As it is, there has already been in decline in the quality in television, with reality shows bursting at the seams, and the insipid glorification of stupidity and false conflict to generate ratings. We come to wonder why forward progress is so stilted, and yet cannot dream of raising the standard and pushing the limits of storytelling. We watch the decline of today’s youth in education standards and workforce ingenuity, and can’t connect it into programs that exploit youth and compel teen girls that all their problems get solved if they get pregnant and get a show.
This country is the “great melting pot,” with so many facets of culture from around the world, and we can’t find these stories to tell. How can we look at ourselves in the mirror if we can’t look at our neighbors with open eyes? We have turned blind eyes to the different people that make up the citizenry of America. We have narrowed our minds and blunted our focus so that we don’t even see the wealth of information that can be learned from one another.
It all comes back to the story. Instead of the dilettante, we spotlight the underdog. We explore the heroes and villains, and not bask in idiocy and inanity. Comic books are a great avenue to explore, and there are so many to choose from, and that’s just another source. Let’s bring to life the wordsmiths of old, the ones who haven’t been given a real chance. Let’s look outside our own purview and explore how others see us. Let’s find the stories of change, the small victories or great ones.
“Imagination is more important than knowledge. For knowledge is limited to all we now know and understand, while imagination embraces the entire world, and all there ever will be to know and understand.”
One of the problems with the lack of ingenuity is the stifling of imagination of youth as they grow. While it may be necessary to learn facts, history, math, proper sentence structure, imagination should be a part of the building the foundation for better students. How many things that started off as fiction have become realities? More than I know, but I do know someone had to dream these inventions, and someone else had to dream of making those dreams real.
We learn so early not to question, to do as we are told, that what we do has to be done a certain way, and yet as we grow up, we learn that so many things we were told aren’t real or aren’t the only way for things to be done. “What if” should become the daily question in our lives, rather than “No” being the daily answer. We must relearn to dream, to think outside the box, outside the established way of doing things and come to realize that they we may not always find the same way, but we do find our own way.
Good television makes us think. Great television makes us rethink everything we know. No one person owns the path that everyone must take and no one group should say that all other ways are wrong. There is always a new story, a new journey, a new world to explore, if only you are willing to take that first step.
At the end of the day, all these remakes show a lack of daring by writers and networks alike.
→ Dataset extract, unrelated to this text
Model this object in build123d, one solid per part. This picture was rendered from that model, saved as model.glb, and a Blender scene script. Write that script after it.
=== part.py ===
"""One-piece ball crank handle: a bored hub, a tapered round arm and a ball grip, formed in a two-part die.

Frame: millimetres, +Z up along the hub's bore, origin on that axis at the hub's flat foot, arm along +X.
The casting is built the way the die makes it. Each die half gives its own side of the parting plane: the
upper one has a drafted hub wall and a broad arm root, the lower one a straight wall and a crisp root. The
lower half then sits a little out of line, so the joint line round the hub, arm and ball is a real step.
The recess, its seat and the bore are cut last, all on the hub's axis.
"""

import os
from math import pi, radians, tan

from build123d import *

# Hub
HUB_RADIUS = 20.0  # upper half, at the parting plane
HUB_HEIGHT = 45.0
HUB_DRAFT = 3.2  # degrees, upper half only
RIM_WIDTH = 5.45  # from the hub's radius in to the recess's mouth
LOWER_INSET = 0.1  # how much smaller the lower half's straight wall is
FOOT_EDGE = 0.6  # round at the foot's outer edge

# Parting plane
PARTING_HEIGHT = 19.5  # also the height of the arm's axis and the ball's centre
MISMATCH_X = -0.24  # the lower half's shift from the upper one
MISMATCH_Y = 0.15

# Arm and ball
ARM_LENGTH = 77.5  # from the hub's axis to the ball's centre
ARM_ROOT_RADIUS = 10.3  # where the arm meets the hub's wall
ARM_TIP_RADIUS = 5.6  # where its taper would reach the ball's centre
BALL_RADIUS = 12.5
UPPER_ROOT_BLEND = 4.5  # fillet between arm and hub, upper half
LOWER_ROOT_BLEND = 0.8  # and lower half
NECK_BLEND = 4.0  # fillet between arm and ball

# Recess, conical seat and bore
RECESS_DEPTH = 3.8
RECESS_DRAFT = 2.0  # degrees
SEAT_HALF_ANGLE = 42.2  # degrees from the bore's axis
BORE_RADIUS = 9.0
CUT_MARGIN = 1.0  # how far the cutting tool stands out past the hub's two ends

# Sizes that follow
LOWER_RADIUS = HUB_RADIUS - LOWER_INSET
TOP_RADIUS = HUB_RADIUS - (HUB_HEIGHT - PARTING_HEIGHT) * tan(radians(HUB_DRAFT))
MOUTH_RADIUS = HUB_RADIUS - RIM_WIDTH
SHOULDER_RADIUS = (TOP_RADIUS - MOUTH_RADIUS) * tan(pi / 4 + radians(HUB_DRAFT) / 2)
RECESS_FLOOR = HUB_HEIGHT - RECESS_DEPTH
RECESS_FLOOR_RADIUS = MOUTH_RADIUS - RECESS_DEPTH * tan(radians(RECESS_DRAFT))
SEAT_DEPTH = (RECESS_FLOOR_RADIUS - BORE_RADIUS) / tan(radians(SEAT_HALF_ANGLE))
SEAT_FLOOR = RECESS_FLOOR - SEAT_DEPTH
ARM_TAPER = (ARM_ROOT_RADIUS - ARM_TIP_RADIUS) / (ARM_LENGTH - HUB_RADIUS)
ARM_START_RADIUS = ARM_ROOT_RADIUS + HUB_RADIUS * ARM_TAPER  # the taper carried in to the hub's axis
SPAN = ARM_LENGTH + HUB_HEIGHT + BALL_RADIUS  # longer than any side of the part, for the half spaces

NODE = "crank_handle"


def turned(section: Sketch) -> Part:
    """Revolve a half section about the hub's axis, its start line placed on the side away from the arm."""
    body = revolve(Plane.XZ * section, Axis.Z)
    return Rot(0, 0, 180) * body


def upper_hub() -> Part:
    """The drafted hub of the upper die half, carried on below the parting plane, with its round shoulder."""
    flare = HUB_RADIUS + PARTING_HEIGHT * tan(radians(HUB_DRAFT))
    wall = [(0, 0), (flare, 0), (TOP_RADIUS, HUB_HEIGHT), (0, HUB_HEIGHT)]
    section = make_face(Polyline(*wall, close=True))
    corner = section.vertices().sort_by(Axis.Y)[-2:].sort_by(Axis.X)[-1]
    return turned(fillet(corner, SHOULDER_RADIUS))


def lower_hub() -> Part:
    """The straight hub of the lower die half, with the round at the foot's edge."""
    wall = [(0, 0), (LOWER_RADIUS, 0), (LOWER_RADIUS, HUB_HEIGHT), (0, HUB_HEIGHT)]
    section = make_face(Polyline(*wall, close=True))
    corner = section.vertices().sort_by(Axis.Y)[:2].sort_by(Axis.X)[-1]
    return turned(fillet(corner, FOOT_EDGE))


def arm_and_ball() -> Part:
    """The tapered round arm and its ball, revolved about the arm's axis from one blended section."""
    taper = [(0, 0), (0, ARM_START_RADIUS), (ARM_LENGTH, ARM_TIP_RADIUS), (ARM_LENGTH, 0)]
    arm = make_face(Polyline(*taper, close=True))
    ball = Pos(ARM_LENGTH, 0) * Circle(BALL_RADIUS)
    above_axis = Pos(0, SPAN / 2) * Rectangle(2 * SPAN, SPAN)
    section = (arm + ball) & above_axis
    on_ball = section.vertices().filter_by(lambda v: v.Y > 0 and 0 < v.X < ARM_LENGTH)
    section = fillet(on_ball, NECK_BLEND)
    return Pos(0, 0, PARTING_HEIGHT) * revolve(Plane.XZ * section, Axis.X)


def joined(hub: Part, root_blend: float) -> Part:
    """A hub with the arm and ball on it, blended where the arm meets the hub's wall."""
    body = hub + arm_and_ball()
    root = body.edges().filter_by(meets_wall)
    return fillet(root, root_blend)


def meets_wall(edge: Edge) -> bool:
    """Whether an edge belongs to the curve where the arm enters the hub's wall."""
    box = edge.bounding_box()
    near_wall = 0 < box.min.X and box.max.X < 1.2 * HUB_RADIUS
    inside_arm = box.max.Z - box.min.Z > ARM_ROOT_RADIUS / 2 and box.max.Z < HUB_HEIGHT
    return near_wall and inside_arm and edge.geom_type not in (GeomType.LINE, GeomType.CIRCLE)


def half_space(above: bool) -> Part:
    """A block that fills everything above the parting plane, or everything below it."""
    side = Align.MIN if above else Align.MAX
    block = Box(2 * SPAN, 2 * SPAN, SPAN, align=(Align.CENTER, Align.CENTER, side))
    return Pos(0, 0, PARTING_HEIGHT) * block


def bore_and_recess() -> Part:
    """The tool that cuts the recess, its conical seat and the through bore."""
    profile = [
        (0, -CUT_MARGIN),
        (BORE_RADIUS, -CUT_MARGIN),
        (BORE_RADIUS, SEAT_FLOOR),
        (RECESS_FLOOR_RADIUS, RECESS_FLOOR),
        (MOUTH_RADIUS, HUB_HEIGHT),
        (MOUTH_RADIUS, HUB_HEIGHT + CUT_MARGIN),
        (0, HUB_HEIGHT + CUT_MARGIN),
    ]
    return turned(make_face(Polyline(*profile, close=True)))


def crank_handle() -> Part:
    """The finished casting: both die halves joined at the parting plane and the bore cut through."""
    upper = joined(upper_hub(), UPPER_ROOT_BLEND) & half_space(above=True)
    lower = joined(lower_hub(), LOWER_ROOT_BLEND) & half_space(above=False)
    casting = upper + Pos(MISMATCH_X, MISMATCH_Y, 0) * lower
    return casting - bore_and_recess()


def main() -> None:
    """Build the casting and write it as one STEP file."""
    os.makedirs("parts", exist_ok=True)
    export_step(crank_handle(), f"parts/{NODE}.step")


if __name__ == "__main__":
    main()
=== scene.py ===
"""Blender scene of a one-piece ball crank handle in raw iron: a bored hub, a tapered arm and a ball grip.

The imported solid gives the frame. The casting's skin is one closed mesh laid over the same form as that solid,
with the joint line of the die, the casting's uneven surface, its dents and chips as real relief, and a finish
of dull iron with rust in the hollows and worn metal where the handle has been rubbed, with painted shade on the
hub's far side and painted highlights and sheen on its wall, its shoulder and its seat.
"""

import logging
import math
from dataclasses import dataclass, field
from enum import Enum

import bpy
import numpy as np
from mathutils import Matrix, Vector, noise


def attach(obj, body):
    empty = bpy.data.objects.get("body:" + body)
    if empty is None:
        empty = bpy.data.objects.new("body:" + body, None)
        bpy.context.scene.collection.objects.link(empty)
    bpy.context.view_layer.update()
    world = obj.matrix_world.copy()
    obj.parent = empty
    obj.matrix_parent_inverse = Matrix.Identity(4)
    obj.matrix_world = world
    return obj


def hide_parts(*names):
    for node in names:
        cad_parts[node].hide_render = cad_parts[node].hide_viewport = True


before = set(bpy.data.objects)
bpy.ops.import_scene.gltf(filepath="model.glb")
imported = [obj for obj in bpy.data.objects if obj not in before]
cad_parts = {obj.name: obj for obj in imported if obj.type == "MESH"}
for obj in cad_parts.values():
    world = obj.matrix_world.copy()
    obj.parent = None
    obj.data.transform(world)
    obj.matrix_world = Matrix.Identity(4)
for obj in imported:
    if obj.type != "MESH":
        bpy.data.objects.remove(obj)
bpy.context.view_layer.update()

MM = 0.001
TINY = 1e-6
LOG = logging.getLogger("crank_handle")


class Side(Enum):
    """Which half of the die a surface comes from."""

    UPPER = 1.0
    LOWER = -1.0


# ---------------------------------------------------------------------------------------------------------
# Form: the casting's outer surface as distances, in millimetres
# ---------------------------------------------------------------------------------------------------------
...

Only when something is a success will they stand behind it, but someone must dare to put it there in the first place. Television is a reflection of us, and how much we are really willing to confront the truth of what we are, because if we face the truth, then we have to change, and change isn’t easy. We are trying to reflect on past glory, rather than attempt to try to succeed at something new. We have stopped becoming explorers and pioneers, adventurers and investigators. We dare not take that next step forward, and yet we want to see what is ahead.
It is okay to stay rooted in the past, to take note of the stories we have held onto and carry with us. However, we need to accept that we might be fumbling in the dark for the next epic tale, but they do exist, like hidden jewels, some more than other. If you want to find the best storytellers, now and in the past, look for loyalty, in literature in all its forms. Find the stories that speak to, the characters you hear in your head, the dialogue that invokes sensation in your mind and down your spine.
All of these companies flounder trying to figure out what it is that we want to see, what worlds we want to become engulfed in. Find the stories, the ones you tell everyone you know to read, tell them why, because the why is the most important. I know what stories and shows sustain me, keep afloat when I am adrift, laughing with joy and humor when I feel like drowning in despair. Tell the stories; tell the stories of the stories. Make it known what bright avenues and dark pathways you want to be guided on. If you can’t find them, make up your own, but make the story worthwhile. Make the story come alive, make it breathe, make it live.
In the end we have only ourselves to blame for the inadequate mire of drama we are drowning in, but we can change that. We chose it, we can change it. We can bring back the stories that will live on, not as lessons for abysmal failure and addled intellect, but as epic tales that we can condense and turn into stories to pass on. We can find the heroes to follow, the villains to defeat, and beasts to befriend or conquer. But these sagas can only come about if we will it.